◆ **Material provided**
______________________________
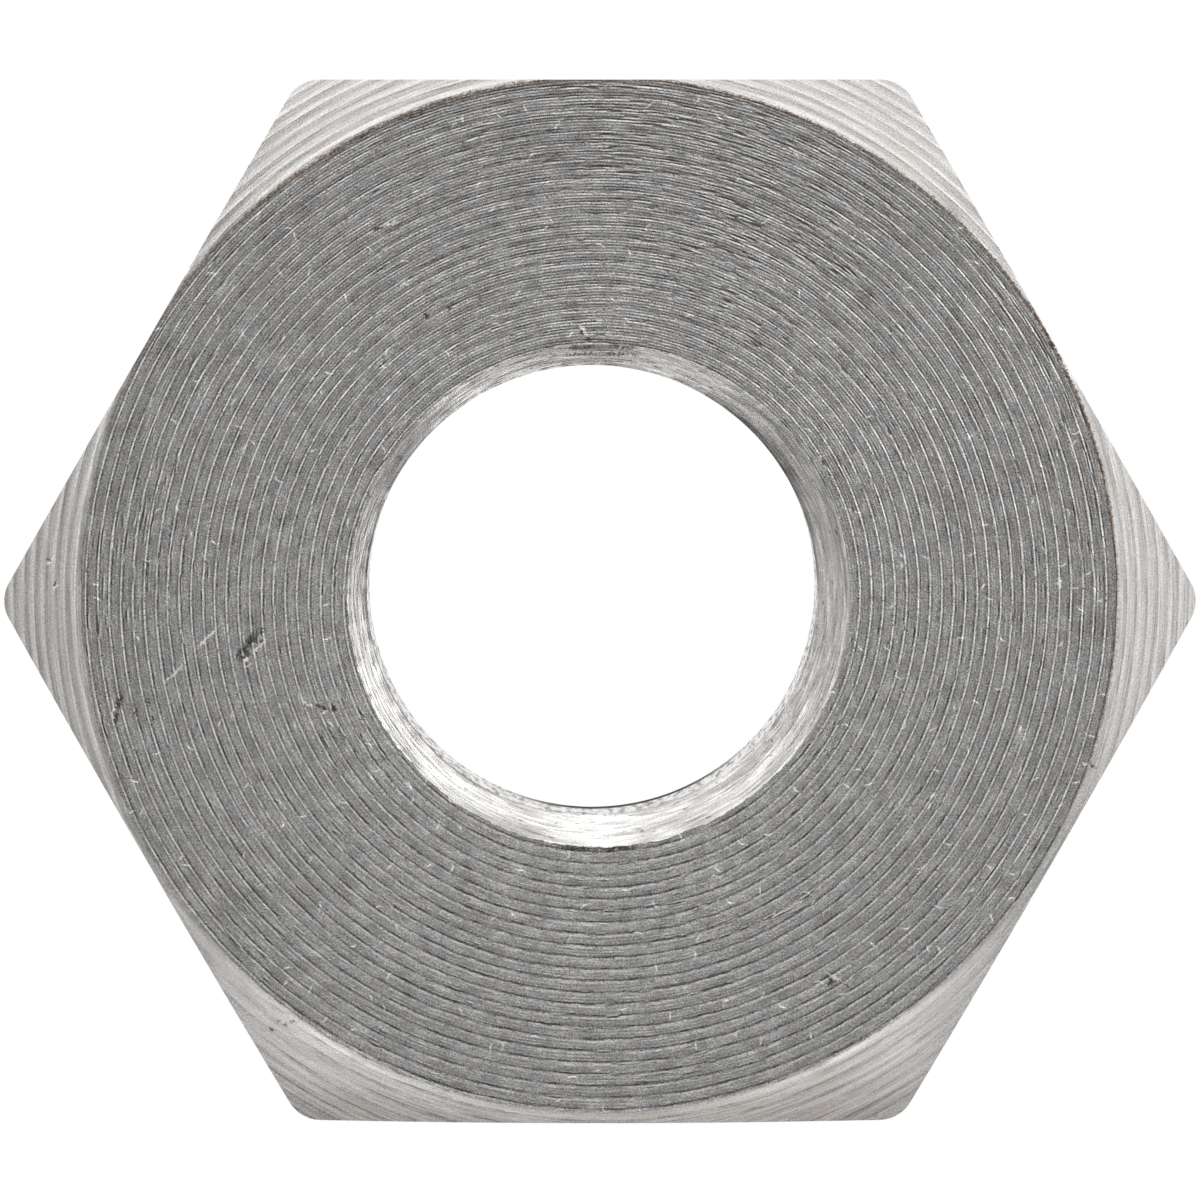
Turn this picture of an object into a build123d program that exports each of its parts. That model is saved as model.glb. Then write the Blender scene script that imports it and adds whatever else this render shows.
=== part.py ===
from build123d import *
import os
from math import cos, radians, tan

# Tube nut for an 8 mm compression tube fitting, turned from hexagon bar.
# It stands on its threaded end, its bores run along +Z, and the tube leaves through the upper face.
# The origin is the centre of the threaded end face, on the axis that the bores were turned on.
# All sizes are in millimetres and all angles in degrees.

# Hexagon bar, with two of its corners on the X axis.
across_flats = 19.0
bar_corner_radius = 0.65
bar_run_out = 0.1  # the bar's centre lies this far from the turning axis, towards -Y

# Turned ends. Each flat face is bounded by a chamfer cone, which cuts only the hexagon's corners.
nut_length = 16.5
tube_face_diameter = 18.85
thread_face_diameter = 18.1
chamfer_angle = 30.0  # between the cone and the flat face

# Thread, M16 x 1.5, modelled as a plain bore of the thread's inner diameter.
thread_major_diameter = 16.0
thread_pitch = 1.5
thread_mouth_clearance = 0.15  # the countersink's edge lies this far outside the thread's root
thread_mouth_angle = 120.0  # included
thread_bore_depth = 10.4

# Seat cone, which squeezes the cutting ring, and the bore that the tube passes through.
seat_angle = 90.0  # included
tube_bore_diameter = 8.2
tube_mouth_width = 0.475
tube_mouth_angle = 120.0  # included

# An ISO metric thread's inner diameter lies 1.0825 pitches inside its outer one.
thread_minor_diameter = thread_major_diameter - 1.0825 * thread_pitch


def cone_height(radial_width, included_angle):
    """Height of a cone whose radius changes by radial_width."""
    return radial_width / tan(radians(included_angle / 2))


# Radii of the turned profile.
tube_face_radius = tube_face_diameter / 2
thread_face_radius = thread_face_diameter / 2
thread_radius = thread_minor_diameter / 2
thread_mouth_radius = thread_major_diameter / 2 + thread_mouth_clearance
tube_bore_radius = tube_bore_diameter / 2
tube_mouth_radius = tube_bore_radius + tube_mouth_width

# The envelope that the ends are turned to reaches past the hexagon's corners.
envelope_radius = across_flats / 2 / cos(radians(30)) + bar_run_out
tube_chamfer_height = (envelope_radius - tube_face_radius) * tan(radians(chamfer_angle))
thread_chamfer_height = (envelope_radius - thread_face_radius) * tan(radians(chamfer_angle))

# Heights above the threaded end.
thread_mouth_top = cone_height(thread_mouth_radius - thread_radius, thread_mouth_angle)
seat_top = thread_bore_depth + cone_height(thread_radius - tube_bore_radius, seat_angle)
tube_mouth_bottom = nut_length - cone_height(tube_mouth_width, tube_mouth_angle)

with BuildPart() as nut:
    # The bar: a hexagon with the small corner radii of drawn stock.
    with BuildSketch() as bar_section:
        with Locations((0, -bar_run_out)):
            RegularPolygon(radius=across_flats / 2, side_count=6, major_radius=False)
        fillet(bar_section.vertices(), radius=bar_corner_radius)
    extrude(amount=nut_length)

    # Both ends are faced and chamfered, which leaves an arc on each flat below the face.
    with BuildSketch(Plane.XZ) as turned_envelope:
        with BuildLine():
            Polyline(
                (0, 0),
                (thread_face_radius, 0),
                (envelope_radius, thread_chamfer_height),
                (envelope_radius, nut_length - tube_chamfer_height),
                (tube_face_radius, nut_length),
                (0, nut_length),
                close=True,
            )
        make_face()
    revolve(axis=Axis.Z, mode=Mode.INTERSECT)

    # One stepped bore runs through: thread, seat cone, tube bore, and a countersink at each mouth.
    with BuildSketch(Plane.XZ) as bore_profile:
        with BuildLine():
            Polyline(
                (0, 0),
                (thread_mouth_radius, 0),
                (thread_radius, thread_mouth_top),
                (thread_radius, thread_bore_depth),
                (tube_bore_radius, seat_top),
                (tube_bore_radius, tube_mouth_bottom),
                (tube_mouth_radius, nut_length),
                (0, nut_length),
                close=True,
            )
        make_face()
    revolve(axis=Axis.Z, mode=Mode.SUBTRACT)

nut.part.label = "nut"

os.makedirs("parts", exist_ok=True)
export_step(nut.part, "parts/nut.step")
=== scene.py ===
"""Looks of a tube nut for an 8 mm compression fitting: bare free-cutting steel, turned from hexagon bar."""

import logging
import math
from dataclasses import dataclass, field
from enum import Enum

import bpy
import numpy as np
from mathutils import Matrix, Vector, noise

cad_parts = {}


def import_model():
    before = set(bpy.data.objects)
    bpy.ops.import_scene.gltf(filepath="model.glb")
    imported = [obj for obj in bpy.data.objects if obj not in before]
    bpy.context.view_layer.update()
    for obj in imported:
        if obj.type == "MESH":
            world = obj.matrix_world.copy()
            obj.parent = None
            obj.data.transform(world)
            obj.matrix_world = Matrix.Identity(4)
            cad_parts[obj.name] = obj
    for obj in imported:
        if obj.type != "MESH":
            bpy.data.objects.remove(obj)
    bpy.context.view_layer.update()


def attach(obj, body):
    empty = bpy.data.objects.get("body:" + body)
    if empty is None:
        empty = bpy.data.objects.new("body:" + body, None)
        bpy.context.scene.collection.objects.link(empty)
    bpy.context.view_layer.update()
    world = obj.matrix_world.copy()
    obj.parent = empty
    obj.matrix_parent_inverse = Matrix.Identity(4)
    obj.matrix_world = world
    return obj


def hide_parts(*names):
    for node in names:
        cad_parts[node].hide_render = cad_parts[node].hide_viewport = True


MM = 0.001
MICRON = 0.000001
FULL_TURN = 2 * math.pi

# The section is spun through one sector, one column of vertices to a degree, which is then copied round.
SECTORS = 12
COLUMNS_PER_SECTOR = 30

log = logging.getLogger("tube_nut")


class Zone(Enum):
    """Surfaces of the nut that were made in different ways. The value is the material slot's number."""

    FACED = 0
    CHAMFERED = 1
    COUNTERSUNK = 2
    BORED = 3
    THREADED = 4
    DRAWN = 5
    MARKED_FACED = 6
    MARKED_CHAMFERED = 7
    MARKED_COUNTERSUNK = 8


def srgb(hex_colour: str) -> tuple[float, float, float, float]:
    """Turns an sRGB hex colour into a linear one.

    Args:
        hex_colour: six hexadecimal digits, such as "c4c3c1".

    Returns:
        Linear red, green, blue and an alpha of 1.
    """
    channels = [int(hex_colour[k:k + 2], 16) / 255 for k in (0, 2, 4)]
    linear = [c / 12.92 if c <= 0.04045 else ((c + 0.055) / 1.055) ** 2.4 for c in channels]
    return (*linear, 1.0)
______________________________
Copy out precisely the lines that begin at the line containing "revolve(axis=Axis.Z, mode=Mode.SUBTRACT)" and end at the line containing "obj.parent = empty", including both; write nothing else.

◆ **Answer to this task**
    revolve(axis=Axis.Z, mode=Mode.SUBTRACT)

nut.part.label = "nut"

os.makedirs("parts", exist_ok=True)
export_step(nut.part, "parts/nut.step")
=== scene.py ===
"""Looks of a tube nut for an 8 mm compression fitting: bare free-cutting steel, turned from hexagon bar."""

import logging
import math
from dataclasses import dataclass, field
from enum import Enum

import bpy
import numpy as np
from mathutils import Matrix, Vector, noise

cad_parts = {}


def import_model():
    before = set(bpy.data.objects)
    bpy.ops.import_scene.gltf(filepath="model.glb")
    imported = [obj for obj in bpy.data.objects if obj not in before]
    bpy.context.view_layer.update()
    for obj in imported:
        if obj.type == "MESH":
            world = obj.matrix_world.copy()
            obj.parent = None
            obj.data.transform(world)
            obj.matrix_world = Matrix.Identity(4)
            cad_parts[obj.name] = obj
    for obj in imported:
        if obj.type != "MESH":
            bpy.data.objects.remove(obj)
    bpy.context.view_layer.update()


def attach(obj, body):
    empty = bpy.data.objects.get("body:" + body)
    if empty is None:
        empty = bpy.data.objects.new("body:" + body, None)
        bpy.context.scene.collection.objects.link(empty)
    bpy.context.view_layer.update()
    world = obj.matrix_world.copy()
    obj.parent = empty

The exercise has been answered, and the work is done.